Buying And Setup Tips
- Pick darker nets; glare draws attention and can snag.
- Buy enough width to reach ground level, not just the drip line.
- Use spring clips, not clothespins; wind shakes weak fasteners loose.
- Store nets rolled, clean, and dry to extend life.
- Label bins by tree so next season’s setup is fast.
Troubleshooting Common Scenarios
They’re Slipping Under The Net
Close every gap. Tie the hem to the trunk or peg to the soil. Overlap panels by at least a foot and clip through both layers. Where roots flare, use soft foam noodles as a seal.
They Peck Through The Net
Switch to smaller mesh or add cluster bags inside the net. Move decoys and start a short audio schedule at first light.
The Yard Is Noisy With Calls
Cut the volume, use fewer bursts, and pair sound with a visual shift the same day. Run the device only during pressure hours to limit neighbor fatigue.
They Roost In The Same Tree Nightly
Thin interior branches to break the cozy pocket, remove nearby seed sources, and add a dawn sweep with a handheld laser for a week. If the flock persists, use a timed sprinkler under the roost for a few mornings.
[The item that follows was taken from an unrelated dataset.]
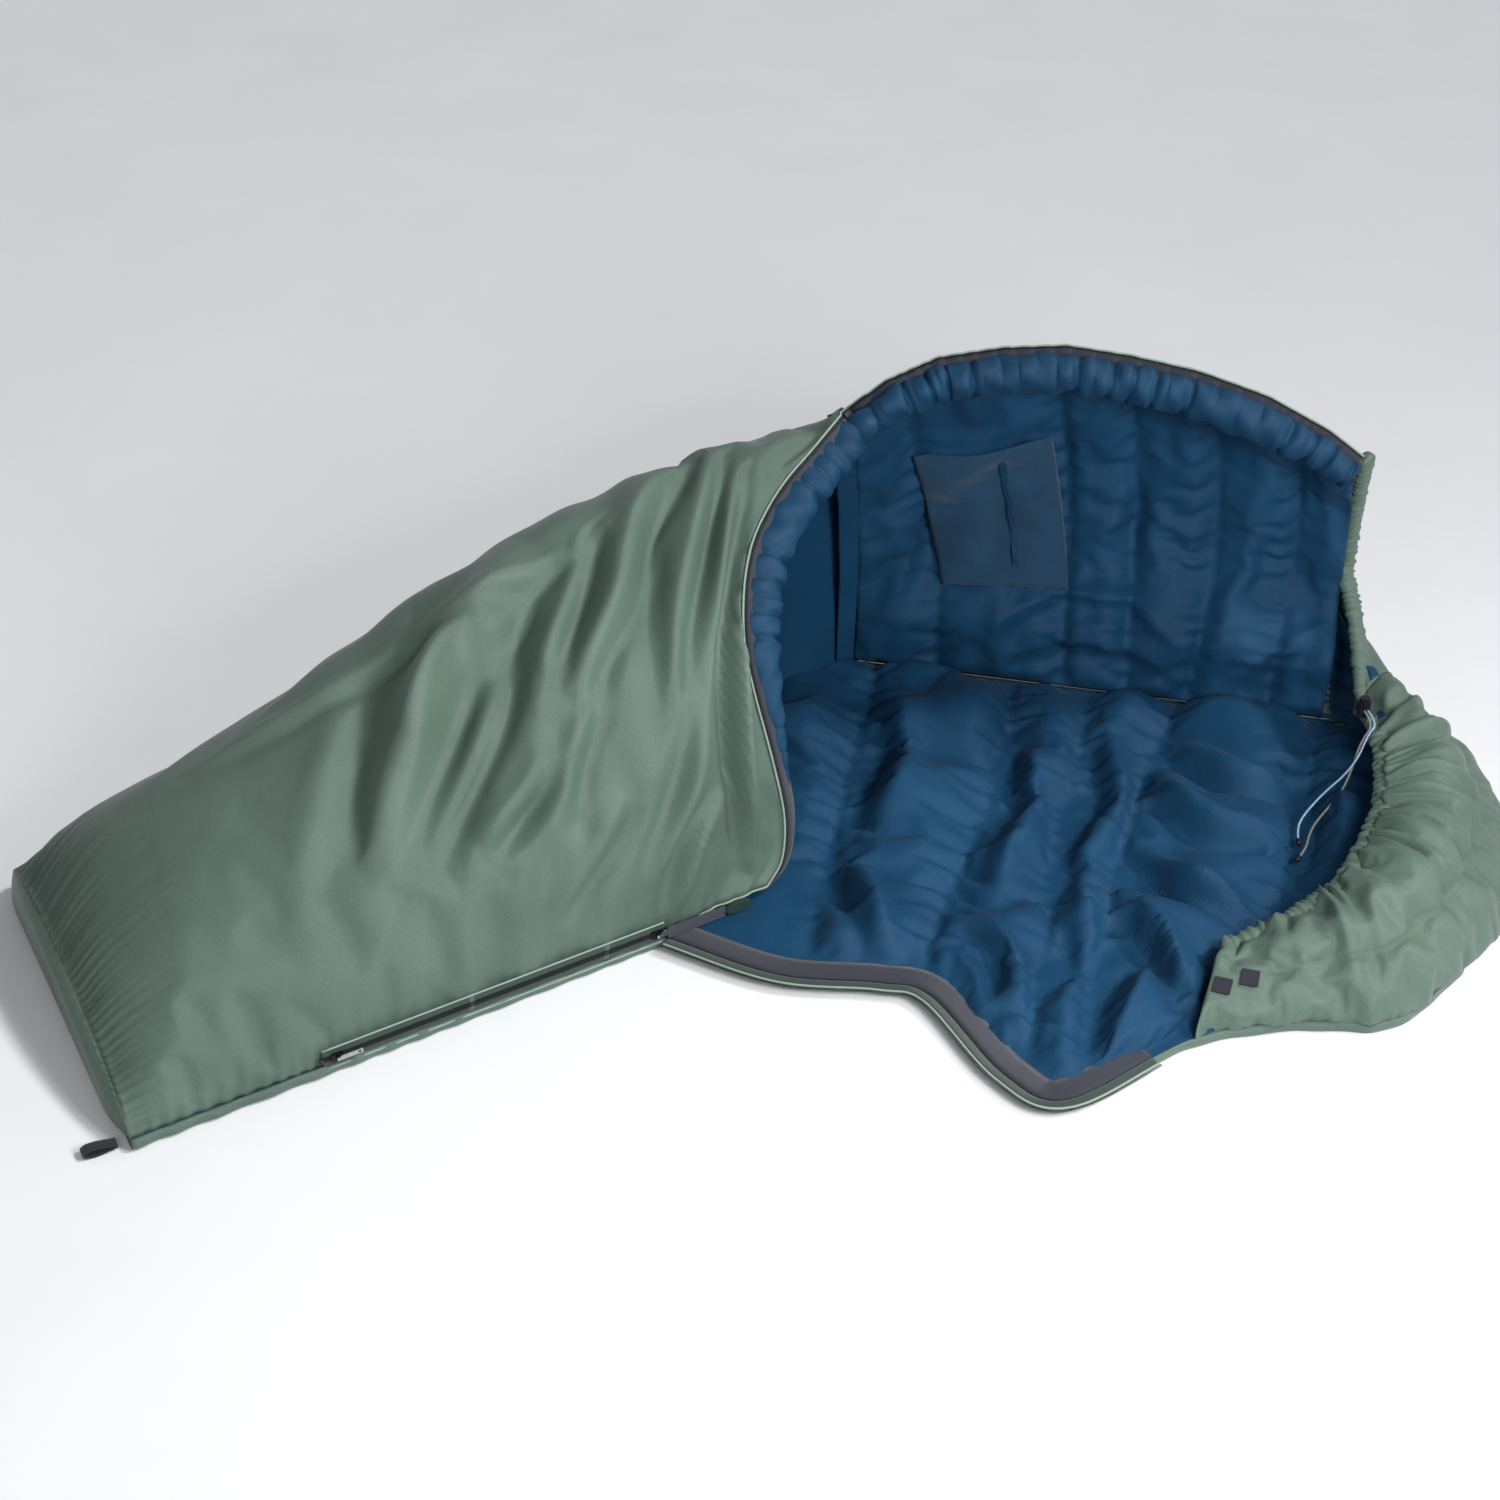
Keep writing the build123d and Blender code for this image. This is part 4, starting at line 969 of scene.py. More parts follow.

Fruit Is Still Disappearing
Harvest earlier, then finish ripening indoors on a counter or in a paper bag. It’s better to bank the crop slightly underripe than lose it overnight.
Why This Plan Works
It cuts access, then keeps the scene unpredictable. Netting stops easy meals. Pruning removes cover. Rotating cues keeps flocks from settling into a routine. You’re stacking small wins that add up to a quiet, intact harvest.